Start The New Year with God's Grace
Catatan Ibadah ke-1 Minggu 1 Januari
2023
Titus 2:12 Ia
mendidik kita supaya kita meninggalkan kefasikan dan keinginan-keinginan
duniawi dan supaya kita hidup bijaksana, adil dan beribadah di dalam dunia
sekarang ini
Kasih karunia juga mendidik kita. Misalnya,
suatu hari pak Robert menerima hadiah kemeja dari istrinya. Pemberian ini
disebut kasih karunia. Karena pemberian istri, dia pun menerimanya dengan
senang hati. Ketika dicoba, kancing kemeja di bagian perutnya tidak bisa
menyatu. Kemeja itu pun tak bisa ditukar karena limited edition dan
hanya tersedia satu ukuran.
Maka, pak Robert mulai mengubah pola makan
dan gaya hidupnya. Dia mulai rajin berolah raga, tidak makan di atas jam tujuh
malam, dan menghindari gorengan hingga akhirnya kemeja itu bisa muat di
tubuhnya. Inilah ilustrasi tentang kasih karunia yang mendidik.
Banyak orang harap-harap cemas di
penghujung tahun 2022. Mereka mencemaskan masa depannya di tahun 2023. Namun,
kita yang telah beroleh kasih karunia seharusnya harap-harap bahagia. Jadi,
setelah diselamatkan, kita memiliki pengharapan penuh bahagia dengan menantikan
kedatangan Tuhan Yesus.
Titus 2:13-14 dengan
menantikan penggenapan pengharapan kita yang penuh bahagia dan penyataan
kemuliaan Allah yang Mahabesar dan Juruselamat kita Yesus Kristus, yang telah
menyerahkan diri-Nya bagi kita untuk membebaskan kita dari segala kejahatan dan
untuk menguduskan bagi diri-Nya suatu umat, kepunyaan-Nya sendiri, yang rajin
berbuat baik.
Untuk menjalani tahun 2023, kita juga harus bergerak dalam iman. Nokseng adalah seorang pria yang berasal dari suku Garo,desa Assam, di Timur Laut India. Pada tahun 1800-an keluarganya menerima Yesus. Ketua suku Garo tidak terima dengan hal tersebut.
Maka, dia mengunpulkan warganya dan menghakimi Nokseng. Dia diminta meninggalkan imannya jika masih mau hidup bersama keluarganya. Namun, Nokseng berkata, "Kuputuskan Mengikut Yesus; Kuputuskan Mengikut Yesus; I have decided to follow Jesus; No turning back; ku tak ingkar." Maka, kedua anaknya dibunuh.
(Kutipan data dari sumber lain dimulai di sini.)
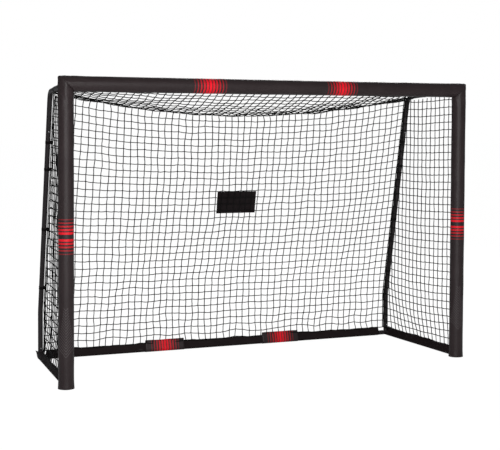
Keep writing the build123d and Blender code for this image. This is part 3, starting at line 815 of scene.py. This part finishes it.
def seam_x(y):
    """How far out the roof and side nets meet, at a place between the front and the rear."""
    share = min(1.0, (y - FRONT_Y) / (BEND.y - FRONT_Y))
    return SEAM_FRONT_X + (SEAM_REAR_X - SEAM_FRONT_X) * share


def fold_at(across):
    """The edge where the roof net turns down, from side to side as -1 to 1."""
    sag = FOLD_SAG * (1 - abs(across) ** 2.1)
    z = BEND.z - 6 * MM - sag
    slope = (REAR_Y - BEND.y) / (BEND.z - KNEE_Z)
    return Vector((across * SEAM_REAR_X, BEND.y + (BEND.z - z) * slope - 4 * MM, z))


def loose(where, seed, amount):
    return where + noise.noise_vector(where / (110 * MM) + Vector((seed, seed, 0))) * amount


def roof_place(across, back):
    """A point of the roof net: across from -1 to 1, and back from 0 at the crossbar to 1."""
    fold = fold_at(across)
    y = FRONT_Y + (fold.y - FRONT_Y) * back
    start = Vector((across * SEAM_FRONT_X, FRONT_Y, ROOF_FRONT_Z))
    where = start.lerp(fold, back)
    where.x = across * seam_x(y)
    belly = (1 - across**4) * math.sin(math.pi * back)
    where.z -= 26 * MM * belly
    hold = min(1.0, 4 * back) * min(1.0, 8 * (1 - abs(across)))
    return loose(where, 1.0, 9 * MM * hold)


BACK_FOOT_Z = SLEEVE_TOP_Z - 4 * MM
SLANT = math.hypot(REAR_Y - BEND.y, BEND.z - KNEE_Z)
BACK_LENGTH = SLANT + KNEE_Z - BACK_FOOT_Z


def back_line(down):
    """The taut line of the back net beside an upright, from 0 at the bend to 1 at the floor."""
    gone = down * BACK_LENGTH
    if gone < SLANT:
        return BEND.y + (REAR_Y - BEND.y) * gone / SLANT, BEND.z - (BEND.z - KNEE_Z) * gone / SLANT
    return REAR_Y, KNEE_Z - (gone - SLANT)


def back_place(across, down):
    """A point of the back net: across from -1 to 1, and down from 0 at the fold to 1."""
    y, z = back_line(down)
    knee_ease = math.exp(-(((z - KNEE_Z) / (90 * MM)) ** 2))
    y -= 10 * MM * knee_ease
    fold = fold_at(across)
    pull = (1 - down) ** 3.2
    sag = (BEND.z - fold.z) * pull
    slope = (REAR_Y - BEND.y) / (BEND.z - KNEE_Z)
    where = Vector((across * SEAM_REAR_X, y + sag * slope - 4 * MM, z - sag))
    belly = (1 - across**2) * math.sin(math.pi * min(1.0, down * 1.1))
    where.y -= 22 * MM * max(0.0, belly)
    where.z -= 20 * MM * (1 - abs(across) ** 5) * min(1.0, 3 * (1 - down)) * min(1.0, 4 * down)
    low = max(0.0, 1 - (where.z - SLEEVE_TOP_Z) / (200 * MM))
    hold = min(1.0, 8 * (1 - abs(across)))
    lean = noise.noise(Vector((across * 2.6, down * 2.0, 7.0)))
    where.x += 26 * MM * lean * math.sin(math.pi * down) * hold
    where = loose(where, 4.0, (6 * MM + 10 * MM * low) * hold)
    where += noise.noise_vector(where / (24 * MM)) * 3 * MM * hold
    where.z = max(where.z, BACK_FOOT_Z - 2 * MM)
    return where


# %% Crossings from a bmesh grid, then rows and columns of cord
def crossings(columns, rows, place):
    """A bmesh grid whose points are moved on to the net's surface, read back row by row."""
    bm = bmesh.new()
    bmesh.ops.create_grid(bm, x_segments=columns, y_segments=rows, size=1)
    grid = {}
    for vert in bm.verts:
        column = round((vert.co.x + 1) / 2 * columns)
        row = round((vert.co.y + 1) / 2 * rows)
        grid[column, row] = place(vert.co.x, row / rows)
    bm.free()
    return [[grid[c, r] for c in range(columns + 1)] for r in range(rows + 1)]


def panel_cords(grid, seed, drop):
    rows = [slack_cord(row, seed + i, drop) for i, row in enumerate(grid)]
    columns = [slack_cord(list(column), seed + 50 + i, drop) for i, column in enumerate(zip(*grid))]
    return rows + columns


roof_grid = crossings(COLUMNS, ROOF_ROWS, roof_place)
back_grid = crossings(COLUMNS, BACK_ROWS, back_place)
back_grid[0] = roof_grid[-1]

roof_mesh = cord_mesh(
    "net_roof_cords", panel_cords(roof_grid, 3.0, 2.5 * MM), CORD_R, [p for row in roof_grid[:-1] for p in row]
)
net_roof = settle(roof_mesh, "net_roof_cords", CORD, ["net_roof"])
back_mesh = cord_mesh(
    "net_back_cords", panel_cords(back_grid, 9.0, 1.6 * MM)[1:], CORD_R, [p for row in back_grid for p in row]
)
net_back = settle(back_mesh, "net_back_cords", CORD, ["net_back"])
print("roof faces", len(roof_mesh.polygons), "back faces", len(back_mesh.polygons))

# %% [markdown]
# The side nets are cut to the shape between the post, the roof arm, the rear upright and the
# base. Their columns hang straight down beside the post and are cut off by the slanting
# upright, as on the real net, so each row and column ends where it meets the edge.

# %% The side nets
MESH_Y = 42 * MM
MESH_Z = 44.2 * MM
EDGE_DROP = 12 * MM
TOP_SLOPE = (BEND.z - CROSSBAR_Z) / (BEND.y - POST_Y)


def rear_limit(z):
    """Where the side net ends at a height, along the rear upright."""
    if z <= KNEE_Z:
        return REAR_Y - 6 * MM
    return REAR_Y - 6 * MM - (z - KNEE_Z) * (REAR_Y - BEND.y) / (BEND.z - KNEE_Z)


def top_limit(y):
    """How high the side net reaches, under the roof arm or beside the upright."""
    under_arm = CROSSBAR_Z - EDGE_DROP + (y - POST_Y) * TOP_SLOPE
    if y <= BEND.y - 6 * MM:
        return under_arm
    return min(under_arm, KNEE_Z + (REAR_Y - 6 * MM - y) * (BEND.z - KNEE_Z) / (REAR_Y - BEND.y))


def side_place(side, y, z):
    """A point of a side net, drawn out to the base sleeve at its foot."""
    share = (y - FRONT_Y) / (REAR_Y - FRONT_Y)
    hung = SEAM_FRONT_X + (SEAM_REAR_X - SEAM_FRONT_X) * min(1.0, share * 1.25)
    sleeve_x = POST_X + (REAR_X - POST_X) * (y - POST_Y) / (REAR_Y - POST_Y)
    low = max(0.0, 1 - (z - SLEEVE_TOP_Z) / (330 * MM)) ** 1.6
    end = min(1.0, max(0.0, (REAR_Y - 30 * MM - y) / (60 * MM)))
    x = hung + (sleeve_x - hung) * low * end
    inner = math.sin(math.pi * min(1.0, max(0.0, share)))
    x -= 16 * MM * inner * (1 - low)
    hold = min(1.0, inner * 4)
    foot = max(0.0, 1 - (z - SLEEVE_TOP_Z) / (120 * MM))
    where = Vector((x, y, z - 14 * MM * inner * (1 - foot)))
    where = loose(where, 6.0 + side, (3 * MM + 3 * MM * foot) * hold)
    return where + noise.noise_vector(where / (24 * MM)) * 2 * MM * hold


def side_lines(side):
    """The cords and knots of one side net."""
    foot_z = SLEEVE_TOP_Z - 4 * MM
    heights = [foot_z + i * MESH_Z for i in range(int((CROSSBAR_Z - EDGE_DROP - foot_z) / MESH_Z) + 1)]
    depths = [FRONT_Y + i * MESH_Y for i in range(int((REAR_Y - FRONT_Y) / MESH_Y) + 1)]
    lines, knots = [], []
    for i, z in enumerate(heights):
        end = rear_limit(z)
        places = [side_place(side, y, z) for y in depths if y < end - 8 * MM and z < top_limit(y) - 6 * MM]
        if len(places) > 1:
            knots += places
            if z < BEND.z - 20 * MM:
                places.append(side_place(side, end, z))
            lines.append(slack_cord(places, 20.0 + i, 2.2 * MM, 1.8 * MM))
    for i, y in enumerate(depths):
        top = top_limit(y)
        places = [side_place(side, y, z) for z in heights if z < top - 6 * MM]
        places.append(side_place(side, y, top))
        if len(places) > 1:
            lines.append(slack_cord(places, 70.0 + i, 0.0, 1.8 * MM))
    return lines, knots


def mirror_x(where, side):
    return Vector((side * where.x, where.y, where.z))


for side, word in ((-1, "left"), (1, "right")):
    lines, knots = side_lines(side)
    lines = [[mirror_x(p, side) for p in line] for line in lines]
    knots = [mirror_x(p, side) for p in knots]
    mesh = cord_mesh(f"net_side_cords_{word}", lines, CORD_R, knots)
    settle(mesh, f"net_side_cords_{word}", CORD, [f"net_side_{word}"])
    print("side faces", word, len(mesh.polygons))

# %% [markdown]
# A thicker cord runs round every edge of the net, and double along the corners where two
# panels meet. It takes the pull of the ties.

# %% Edge cords
def edge_line(places, seed):
    return slack_cord(places, seed, 1.0 * MM)


edges = []
for side in (-1, 1):
    arm = [Vector((side * seam_x(y), y, top_limit(y) + 3 * MM)) for y in
           [FRONT_Y + (BEND.y - 8 * MM - FRONT_Y) * i / 12 for i in range(13)]]
    edges.append(edge_line(arm, 1.0 + side))
    for shift in (0.0, 7 * MM):
        seam = []
        for i in range(35):
            y, z = back_line(i / 34)
            seam.append(Vector((side * (SEAM_REAR_X - shift), y - 5 * MM, z)))
        edges.append(edge_line(seam, 5.0 + side + shift * 100))
    front = [side_place(side, FRONT_Y + 1 * MM, SLEEVE_TOP_Z + (top_limit(FRONT_Y) - SLEEVE_TOP_Z) * i / 34) for i in range(35)]
    edges.append(edge_line([mirror_x(p, side) for p in front], 9.0 + side))
    foot = [side_place(side, FRONT_Y + (REAR_Y - 12 * MM - FRONT_Y) * i / 18, SLEEVE_TOP_Z - 3 * MM) for i in range(19)]
    edges.append(edge_line([mirror_x(p, side) for p in foot], 12.0 + side))
edges.append(edge_line([p + UP * 1 * MM for p in roof_grid[0]], 15.0))
edges.append(edge_line(back_grid[-1], 16.0))
edge_mesh = cord_mesh("net_edge_cords", edges, EDGE_R)
settle(edge_mesh, "net_edge_cords", CORD)

# %% [markdown]
# ## The patch
#
# A small rectangle of cloth is sewn on the back net. It follows the net's own waves, so its
# grid is laid on the same surface, a cord's thickness in front of it, and then given a wall.
# A folded hem runs round it.

# %% The patch and its hem
PATCH_LOW, PATCH_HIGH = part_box("net_patch")
PATCH_MIDDLE = (PATCH_LOW + PATCH_HIGH) / 2
PATCH_W = PATCH_HIGH.x - PATCH_LOW.x
PATCH_H = 130 * MM


def down_at(z):
    """How far down the back net a height is, from 0 to 1."""
    return SLANT * (BEND.z - z) / (BEND.z - KNEE_Z) / BACK_LENGTH


def on_back(x, z, off):
    where = back_place(x / SEAM_REAR_X, down_at(z))
    return Vector((x, where.y - off, z))


bm = bmesh.new()
bmesh.ops.create_grid(bm, x_segments=40, y_segments=24, size=0.5)
for vert in bm.verts:
    x = PATCH_MIDDLE.x + vert.co.x * PATCH_W
    z = PATCH_MIDDLE.z + vert.co.y * PATCH_H
    ripple = 1.6 * MM * wander((x, 0, z), 55 * MM, 4.0)
    border = max(abs(vert.co.x) * PATCH_W - (PATCH_W / 2 - 9 * MM), abs(vert.co.y) * PATCH_H - (PATCH_H / 2 - 9 * MM))
    hem = 0.8 * MM if border > 0 else 0.0
    vert.co = on_back(x, z, 5 * MM + ripple + hem)
patch = finish_piece(bm, "patch_cloth", PATCH_CLOTH, ["net_patch"], thickness=1 * MM)

# %% [markdown]
# ## Ties
#
# Short tapes go round the tube and the corner cord and are pulled tight. Each is a flat ring
# with a loop to the cord. The ring is a circle extruded to the tape's width.

# %% Tapes round the tubes
TAPE_WIDTH = 16 * MM
TAPE_R = TUBE_R + 0.9 * MM


def tie(bm, centre, way, side):
    """A tape ring round a tube, drawn out towards the corner cord on its inner side."""
    turn = UP.rotation_difference(way).to_matrix().to_4x4()
    place = Matrix.Translation(centre - way * TAPE_WIDTH / 2) @ turn
    ring = bmesh.ops.create_circle(bm, segments=40, radius=TAPE_R, matrix=place)
    verts = list(ring["verts"])
    rims = list({edge for vert in verts for edge in vert.link_edges})
    for _ in range(4):
        made = bmesh.ops.extrude_edge_only(bm, edges=rims)["geom"]
        new = [g for g in made if isinstance(g, bmesh.types.BMVert)]
        rims = [g for g in made if isinstance(g, bmesh.types.BMEdge) and all(v in new for v in g.verts)]
        bmesh.ops.translate(bm, verts=new, vec=way * TAPE_WIDTH / 4)
        verts += new
    inward = Vector((-side, 0, 0))
    for vert in verts:
        arm = vert.co - centre
        out = arm - way * arm.dot(way)
        facing = max(0.0, out.normalized().dot(inward))
        vert.co += inward * 11 * MM * facing**6
        vert.co += out.normalized() * 0.5 * MM * wander(vert.co, 9 * MM, 2.0)


bm = bmesh.new()
KNEE = Vector((REAR_X, REAR_Y, KNEE_Z))
for side in (-1, 1):
    bend = mirror_x(BEND, side)
    knee = mirror_x(KNEE, side)
    corner = CORNERS[(side + 1) // 2]
    for share in (0.114, 0.385, 0.657, 0.777):
        tie(bm, knee.lerp(bend, share), (bend - knee).normalized(), side)
    for share in (0.35, 0.65):
        tie(bm, corner.lerp(bend, share), (bend - corner).normalized(), side)
straps = finish_piece(bm, "net_ties", TAPE, ["net_straps"], thickness=0.7 * MM)

# %% [markdown]
# ## Sizes
#
# The frame's box and the box of the whole goal are printed side by side. Cloth may stand a
# little proud of the frame's box.

# %% The two boxes
VISUAL_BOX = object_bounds()
for name, box in (("cad", CAD_BOX), ("visual", VISUAL_BOX)):
    print(name, [[round(c * 1000, 1) for c in corner] for corner in box])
Lantas ketua suku kembali meminta Nokseng
meninggalkan imannya jika ingin istrinya tetap hidup. Namun, Nokseng menjawab, "Tetap kuikut walau sendiri; Tetap kuikut walau
sendiri; Though none go with me, still I will follow; No turning back;
ku tak ingkar."
Istrinya pun mati dibunuh. Nokseng kembali
diminta menyangkal imannya jika masih mau hidup. Namun, Nokseng tetap menjawab,
"Dunia di belakangku, salib di depanku; The
world behind me, the cross before me; The world behind me, the cross before me;
No turning back; ku tak ingkar."
Maka, Nokseng juga dibunuh. Mereka
sekeluarga mati sebagai martir demi mempertahankan imannya. Ini karena mereka
telah merasakan kasih karunia Tuhan. Hal ini pun membuat kepala suku penasaran
sehingga dia mencari tahu kebenaran. Alhasil, dia dijamah oleh Yesus dan
diubahkan.
Lantas ketua suku itu mengumpulkan warganya
untuk menyatakan imannya kepada Tuhan Yesus. Warganya pun diminta beriman
kepada Yesus. Kematian keluarga Nokseng tidak sia-sia. Mereka menjadi benih
kekristenan bagi suku Garo.
Itulah kisah nyata tentang keluarga beriman. Kita pun harus tetap beriman kepada Yesus apa pun yang terjadi.